The problem, says Newspaper Guild of Greater Boston president Lesley Phillips, a Herald staff member, is that management won’t tell the union how many of the newsroom’s 130 Guild members must take the buyout in order to make layoffs unnecessary.

"The biggest problem we have, and it’s really outrageous, is that we can’t get any numbers from the company as to what we need. And it’s causing a huge, huge problem for everybody," she says. "I’ve heard a lot of numbers. I don’t even have a gut feeling as to whether they’re looking for three or 30. I’m dismayed."

Phillips also calls the terms of the buyout "almost an insult."

But Herald editor Andy Costello says it’s hard to talk about numbers because much depends on what can be saved by cutting such items as the freelance and wire-service budgets and shrinking parts of the paper, such as stock tables and comics. He adds that reductions are also being made in the Herald’s sister operation, the 100-paper Community Newspaper chain, whose work force is being reduced primarily through attrition.

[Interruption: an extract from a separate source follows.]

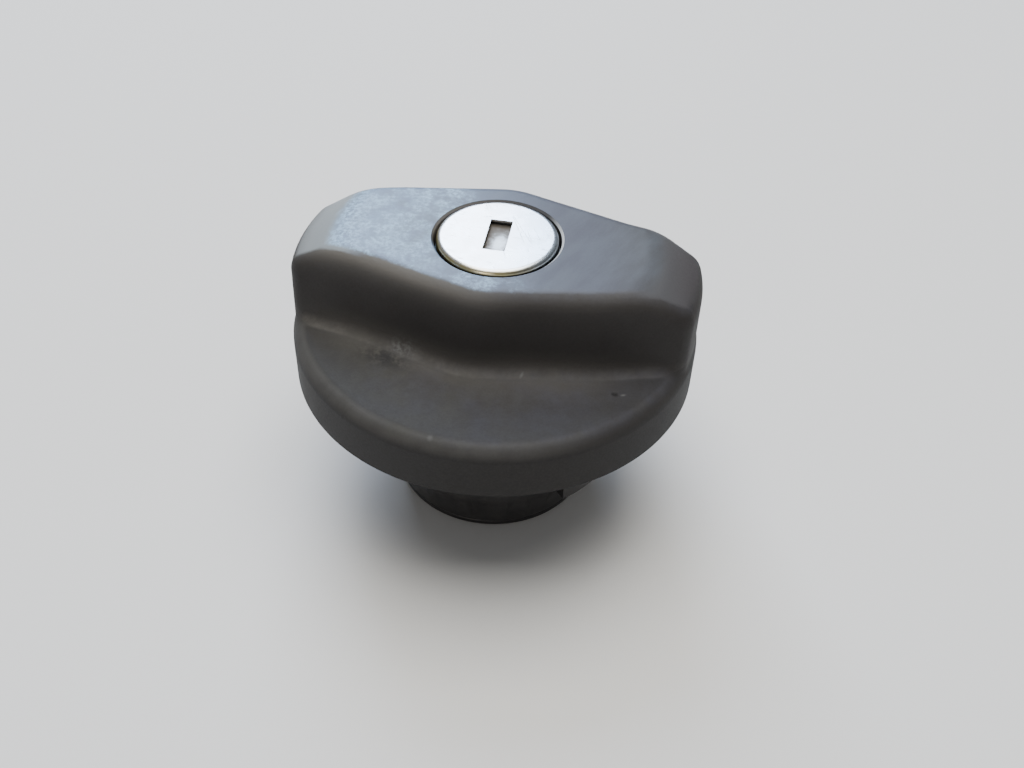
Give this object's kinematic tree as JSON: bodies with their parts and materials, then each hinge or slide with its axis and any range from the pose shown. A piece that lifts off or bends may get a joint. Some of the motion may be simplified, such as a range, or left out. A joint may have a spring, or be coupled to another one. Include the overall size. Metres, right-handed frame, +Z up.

There are also more than 80 nonunion management employees in the Herald’s newsroom, and Phillips says she has been unable to get any answers as to whether they will be offered buyouts. Costello responds, "This is a first step, and we’ll have to see how the numbers look."

Purcell, who was out of the country, could not be reached for comment. His spokesman, George Regan, said he was not authorized to talk about the buyouts.

Buyouts are nothing new to the Boston newspaper market. In June 2001, the Boston Globe accepted 193 buyouts, thus avoiding layoffs at the city’s dominant daily. And Costello notes that, nationally, a severe drop-off in help-wanted ads has resulted in newspaper budget cuts from Baltimore to Seattle.

Although the Herald bought out a handful of employees in 1994, Costello says, "We haven’t had a layoff here in the 20 years since I’ve been here, which is pretty remarkable."